Separately, Fitch Ratings assigned a BBB rating to Thermo Fisher's senior notes.
Thermo Fisher has not yet set the terms for the offering of the dollar-denominated senior notes, but a company spokesman confirmed that the offering is for $800 million. The company will use net proceeds principally to pay back debt, including the $400 million aggregate principal amount of its 3.25 percent senior notes due 2014 that mature on Nov. 20, it said.
The senior notes included in the planned offering mature in 2022.
Thermo Fisher said that any net proceeds from its planned euro-denominated offering would also be used principally to repay debt.
Merrill Lynch, Pierce, Fenner & Smith and Mitsubishi UFJ Securities are the joint book-running managers for the dollar-denominated notes offering.
Also, Fitch today assigned a BBB rating to Thermo Fisher's proposed $800 million senior notes and said that the rating outlook is negative. The ratings apply to $14.5 billion of debt as of Sept. 27.
The negative ratings outlook reflects Thermo Fisher's aggressive use of capital during the past few years that has resulted in higher debt levels and a deterioration of credit metrics. Even before the $13.6 billion buy of Life Technologies earlier this year, Thermo Fisher had made sizeable acquisitions in 2011 and 2012, as well as a "high level of share repurchases," Fitch said.
Meanwhile, the company began paying a dividend to shareholders starting in 2012 and now spends about $240 million each year in dividend payments.
Fitch noted, however, that Thermo Fisher has suspended its share repurchase program following the Life Tech purchase and has made debt reduction the priority for cash deployment for 2014. Fitch said that the company has used about $2.7 billion of cash and asset sale proceeds to pay down debt, leaving another $1 billion in debt reduction that would need to be achieved before it meets its leverage target for 2015.

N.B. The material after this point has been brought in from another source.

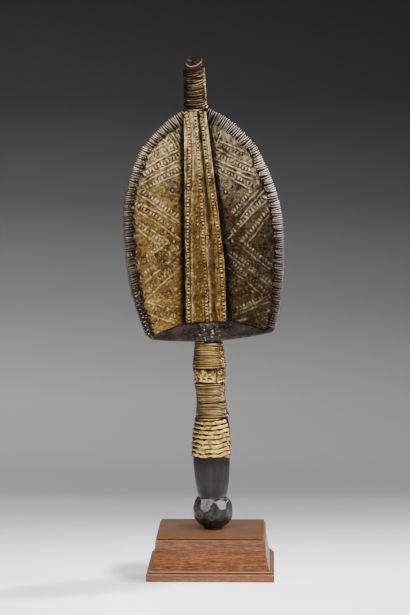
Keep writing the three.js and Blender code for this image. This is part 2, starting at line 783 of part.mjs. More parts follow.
// Wire wound round the shaft or neck between two heights, as a sleeve with one groove for each turn.
function neckWire(foot, head, turns) {
  const steps = 2 * turns;
  const station = (t, rise) => {
    const h = lerp(foot, head, t);
    return [woodRadius(h) + GAP + rise, h];
  };
  const inside = [0, 0.5, 1].map((t) => station(t, 0));
  const outside = [];
  for (let i = 0; i <= steps; i++) outside.push(station(i / steps, i % 2 ? WIRE : WIRE * 0.5));
  return turnedRing(inside, outside);
}

// The plain collar, with a thicker lip along its foot
function neckCollar() {
  const radiusAt = (h, extra) => woodRadius(h) + GAP + extra;
  const lipTop = COLLAR_FOOT + COLLAR_LIP_WIDTH;
  const outside = [
    [radiusAt(COLLAR_FOOT, SHEET + COLLAR_LIP), COLLAR_FOOT],
    [radiusAt(lipTop, SHEET + COLLAR_LIP), lipTop],
    [radiusAt(lipTop, SHEET), lipTop + COLLAR_LIP],
    [radiusAt(COLLAR_HEAD, SHEET), COLLAR_HEAD],
  ];
  const heights = [COLLAR_FOOT, (COLLAR_FOOT + COLLAR_HEAD) / 2, COLLAR_HEAD];
  const inside = heights.map((h) => [radiusAt(h, 0), h]);
  return turnedRing(inside, outside);
}

// The ribbed sheet bent round the front of the shaft, open on the figure's left and back.
function shaftSheet() {
  const rows = 2 * SHAFT_SHEET_RIBS;
  const columns = 8;
  const at = (i, j, rise) => {
    const h = lerp(SHAFT_SHEET_FOOT, SHAFT_SHEET_HEAD, i / rows);
    const a = radians(lerp(SHAFT_SHEET_FROM, SHAFT_SHEET_TO, j / columns));
    const r = (woodRadius(h) + GAP + rise) / Math.cos(Math.PI / ROUND_SIDES);
    const lean = FOOT_SHIFT - h * Math.tan(radians(NECK_LEAN));
    return point(lean + r * Math.sin(a), -r * Math.cos(a), h);
  };
  return slab(
    rows,
    columns,
    (i, j) => at(i, j, SHEET + (i % 2 ? SHAFT_RIB_RISE : 0)),
    (i, j) => at(i, j, 0),
  );
}

// Wire wound round the knob
function knobWire() {
  const steps = 2 * KNOB_TURNS;
  const ringAt = (i, rise) => {
    const along = lerp(KNOB_WIRE_FROM, KNOB_LENGTH - KNOB_BARE_END, i / steps);
    return knobRing(along, knobRadius(along) + GAP + rise);
  };
  const turns = Array.from({ length: steps + 1 }, (_, i) => ringAt(i, i % 2 ? WIRE : WIRE * 0.5));
  const outer = loft(turns);
  const bore = loft([-1, steps / 3, (2 * steps) / 3, steps + 1].map((i) => ringAt(i, 0)));
  return geometryOf(solid(outer).subtract(solid(bore)));
}

// A nail at a point of the figure, driven along a direction: its own geometry and the hole it needs.
function nail(tip, direction) {
  const head = new THREE.CylinderGeometry(NAIL_HEAD_RADIUS, NAIL_HEAD_RADIUS * 0.55, NAIL_HEAD_HEIGHT, 6);
  head.translate(0, -NAIL_HEAD_HEIGHT / 2, 0);
  const shank = (radius, length) =>
    new THREE.CylinderGeometry(radius, radius, length, 4).translate(0, length / 2 - 0.2, 0);
  const placed = new THREE.Matrix4()
    .makeTranslation(tip.x, tip.y, tip.z)
    .multiply(
      new THREE.Matrix4().makeRotationFromQuaternion(
        new THREE.Quaternion().setFromUnitVectors(point(0, 1, 0), direction),
      ),
    );
  return {
    geometry: united([head, shank(NAIL_SHANK_RADIUS, NAIL_SHANK_LENGTH)]).applyMatrix4(placed),
    hole: solid(shank(NAIL_SHANK_RADIUS + GAP, NAIL_SHANK_LENGTH + 1).applyMatrix4(placed)),
  };
}

// Nails in the band, in the head's frame, as [name, x, height]
const BAND_NAILS = [
  ["band_nail_left", -6.4, 100.5],
  ["band_nail_right", 2.9, 99.7],
  ["top_nail_left", -11.2, BAND_HEAD - 4],
  ["top_nail_right", 3.6, BAND_HEAD - 4],
];
// Nails at the lower corners of the shaft sheet, as [name, angle round the shaft]
const SHAFT_NAILS = [
  ["shaft_nail_left", -62],
  ["shaft_nail_right", 50],
];
const SHAFT_NAIL_HEIGHT = SHAFT_SHEET_FOOT + 3.4;

function bandNail(x, h) {
  const face = barFront(h) - GAP - SHEET - bandRise(x, h) - BAND_RIDGE_RISE / 2 - GAP;
  const slope = (barFront(h + 1) - barFront(h - 1)) / 2;
  return nail(point(x, face, h), point(0, 1, -slope).normalize());
}

function shaftNail(angle) {
  const a = radians(angle);
  const out = point(Math.sin(a), -Math.cos(a), 0);
  const h = SHAFT_NAIL_HEIGHT;
  const r = woodRadius(h) + 2 * GAP + SHEET + SHAFT_RIB_RISE;
  const tip = out.clone().multiplyScalar(r);
  tip.x += FOOT_SHIFT - h * Math.tan(radians(NECK_LEAN));
  tip.z = h;
  return nail(tip, out.negate());
}

function standBlock() {
  const half = STAND_WIDTH / 2;
  const slopeFoot = PLINTH_HEIGHT + BEAD_HEIGHT;
  const stepFoot = STAND_HEIGHT - TOP_STEP_HEIGHT;
  const outline = [
    [0, 0],
    [half, 0],
    [half, PLINTH_HEIGHT - PLINTH_ARRIS],
    [half - PLINTH_ARRIS, PLINTH_HEIGHT],
    [half - BEAD_INSET, PLINTH_HEIGHT],
    [half - BEAD_INSET, slopeFoot],
    [half - SLOPE_FOOT_INSET, slopeFoot],
    [half - SLOPE_TOP_INSET, stepFoot],
    [half - SLOPE_TOP_INSET - TOP_STEP_INSET, stepFoot],
    [half - SLOPE_TOP_INSET - TOP_STEP_INSET, STAND_HEIGHT],
    [0, STAND_HEIGHT],
  ];
  const points = outline.map(([x, y]) => new THREE.Vector2(x * Math.SQRT2, y));
  return new THREE.LatheGeometry(points, 4, Math.PI / 4).applyMatrix4(upright);
}

const darkWood = new THREE.MeshStandardMaterial({ color: 0x2b2523, roughness: 0.45 });
const standWood = new THREE.MeshStandardMaterial({ color: 0x8a5233, roughness: 0.55 });
const oldBrass = new THREE.MeshStandardMaterial({ color: 0x9a7a45, roughness: 0.4, metalness: 1 });
const brightBrass = new THREE.MeshStandardMaterial({ color: 0xc9a860, roughness: 0.35, metalness: 1 });
const wireBrass = new THREE.MeshStandardMaterial({ color: 0x8d7650, roughness: 0.4, metalness: 1 });

const figure = new THREE.Group();
figure.position.z = STAND_HEIGHT + GAP;
const head = new THREE.Group();
head.applyMatrix4(headFrame);
figure.add(head);

function add(parent, name, geometry, material) {
  const mesh = new THREE.Mesh(geometry, material);
  mesh.name = name;
  parent.add(mesh);
}

const bandNails = BAND_NAILS.map(([name, x, h]) => [name, bandNail(x, h)]);
const shaftNails = SHAFT_NAILS.map(([name, angle]) => [name, shaftNail(angle)]);
const headTransform = headFrame.toArray();
const drilled = (geometry, nails) =>
  geometryOf(nails.reduce((all, [, n]) => all.subtract(n.hole), solid(geometry)));

add(
  figure,
  "carved_figure",
  carvedFigure([
    ...bandNails.map(([, n]) => n.hole.transform(headTransform)),
    ...shaftNails.map(([, n]) => n.hole),
  ]),
  darkWood,
);
add(head, "left_cheek_sheet", cheekSheet(-1, LEFT_RIBS, LEFT_BOSSES), oldBrass);
add(head, "right_cheek_sheet", cheekSheet(1, RIGHT_RIBS, RIGHT_BOSSES), oldBrass);
add(head, "centre_band", drilled(bandSheet(), bandNails), oldBrass);
add(head, "left_rim_wire", rimStitches(-1), wireBrass);
add(head, "right_rim_wire", rimStitches(1), wireBrass);
add(head, "knob_wire", knobWire(), wireBrass);
add(figure, "neck_wire_upper", neckWire(UPPER_WIRE_FOOT, UPPER_WIRE_HEAD, UPPER_WIRE_TURNS), wireBrass);
add(figure, "neck_collar", neckCollar(), brightBrass);
add(figure, "neck_wire_lower", neckWire(LOWER_WIRE_FOOT, LOWER_WIRE_HEAD, LOWER_WIRE_TURNS), wireBrass);
add(figure, "shaft_sheet", drilled(shaftSheet(), shaftNails), brightBrass);
for (const [name, n] of bandNails) add(head, name, n.geometry, wireBrass);
for (const [name, n] of shaftNails) add(figure, name, n.geometry, wireBrass);

const part = new THREE.Group();
part.add(figure);
add(part, "stand", standBlock(), standWood);

export default part;
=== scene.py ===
"""A Central African reliquary guardian figure on its wooden stand, in a plain studio.

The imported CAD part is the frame, and every piece here stands for one of its nodes: the carved wood, two
embossed cheek sheets and a beaded band of brass, wire stitched round both halves of the rim, wires wound
round the knob and neck, a collar, a ribbed sheet, six nails and the stand.
Lengths are in millimetres and turn into metres when a mesh is made. x runs to the right of the picture,
y away from it and z up. On the figure a height h is counted from its foot, and on the head from the neck's
top, in a frame that leans a little to the left.
"""

import math

import bpy
import numpy as np
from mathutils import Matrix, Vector


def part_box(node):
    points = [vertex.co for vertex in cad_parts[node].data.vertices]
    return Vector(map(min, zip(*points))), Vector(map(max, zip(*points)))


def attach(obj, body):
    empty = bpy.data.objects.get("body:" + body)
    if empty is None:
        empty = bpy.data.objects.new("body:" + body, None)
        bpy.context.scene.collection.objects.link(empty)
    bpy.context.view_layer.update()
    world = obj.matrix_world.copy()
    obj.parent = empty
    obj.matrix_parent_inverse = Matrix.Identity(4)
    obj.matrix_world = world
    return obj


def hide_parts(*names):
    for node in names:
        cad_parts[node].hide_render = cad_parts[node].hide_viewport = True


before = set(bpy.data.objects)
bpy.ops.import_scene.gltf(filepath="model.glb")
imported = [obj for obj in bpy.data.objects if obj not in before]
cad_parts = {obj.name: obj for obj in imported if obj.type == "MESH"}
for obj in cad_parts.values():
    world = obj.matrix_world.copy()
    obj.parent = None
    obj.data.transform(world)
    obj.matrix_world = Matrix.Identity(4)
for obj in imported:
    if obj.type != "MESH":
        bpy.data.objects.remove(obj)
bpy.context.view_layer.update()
MM = 0.001
FIGURE_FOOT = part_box("carved_figure")[0].z / MM
STAND_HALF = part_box("stand")[1].x / MM
STAND_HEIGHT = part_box("stand")[1].z / MM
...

Fitch said that it believes "this amount of debt reduction is achievable, even if the company resumes share repurchases and acquisitions during 2015." It added that both Thermo Fisher and Life Tech generate "ample and consistent" free cash flow. "This provides excellent financial flexibility and is a key support of the credit profile of the combined company," Fitch said. It estimates Thermo Fisher-Life Tech will generate about $2.5 billion in free cash flow in 2015.
Fitch gave Thermo Fisher's long-term issuer default rating and senior notes a BBB rating and its short-term IDR and commercial paper each an F2 rating. The ratings firm also gave Life Tech a BBB rating for its long-term IDR and senior notes.